Significant Customer-Related Intangible Assets

Fiscal 2007 Quarterly Amortization Expense Comparison

(in million)

 

     Straight-Line    Accelerated    Variance   

% of Pre-Tax

Income

Fiscal 2007 Q1

           

Canada

   $ 0.9    $ 0.7    $ 0.2     0.3% 

MAPP

     0.5      0.7      (0.1)    (0.2%)

MUZO

     0.1      0.2      (0.0)    (0.1%)
                         

Total

   $ 1.6    $ 1.5    $ 0.0     0.0% 
                         

Fiscal 2007 Q2

           

Canada

   $ 0.9    $ 0.7    $ 0.2     0.4% 

MAPP

     0.5      0.7      (0.1)    (0.3%)

MUZO

     0.1      0.2      (0.0)    (0.1%)
                         

Total

   $ 1.6    $ 1.5    $ 0.0     0.0% 
                         

Notes:

Numbers may not add due to rounding. Pre-tax income represents income before income taxes and minority interest.
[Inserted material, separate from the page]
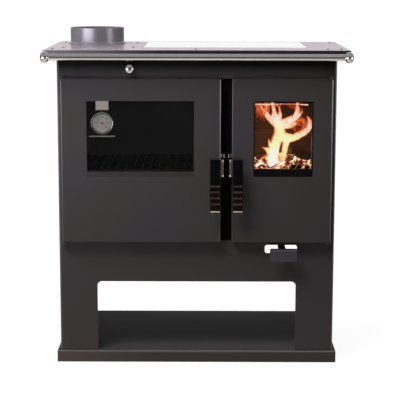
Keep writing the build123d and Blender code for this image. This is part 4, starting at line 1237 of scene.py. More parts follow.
def dial_numbers(centre, radius, face, low, step):
    """Mesh of the numbers, written upright round the dial."""
    work = bmesh.new()
    for number in range(DIAL_NUMBERS):
        angle = dial_angle(number / (DIAL_NUMBERS - 1))
        text = bpy.data.curves.new("dial_number", "FONT")
        text.body = str(low + step * number)
        text.size = radius * NUMBER_SIZE
        text.align_x = "CENTER"
        text.align_y = "CENTER"
        writer = bpy.data.objects.new("dial_number", text)
        flat = bpy.data.meshes.new_from_object(writer)
        reach = radius * NUMBER_REACH
        place = (centre.x + reach * math.cos(angle), face, centre.z + reach * math.sin(angle))
        flat.transform(Matrix.Translation(place) @ Matrix.Rotation(math.pi / 2, 4, "X"))
        work.from_mesh(flat)
        bpy.data.objects.remove(writer)
        bpy.data.curves.remove(text)
        bpy.data.meshes.remove(flat)
    mesh = bpy.data.meshes.new("dial_numbers")
    work.to_mesh(mesh)
    work.free()
    return mesh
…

The three assets above accounted for approximately 90% of the net book value of our customer intangible assets as of May 31, 2006. The Canada amortization assumes a constant foreign exchange rate from the time of the acquisition under both methods. Due to increases in the CAD / USD exchange rate, the actual amortization expense recorded for Canada was $1.3 million in both the first quarter and second quarter of fiscal 2007. These foreign currency differences would not impact the variances between the two methods shown above. Please see the Notes on Exhibit A and B for other information relating to these assets.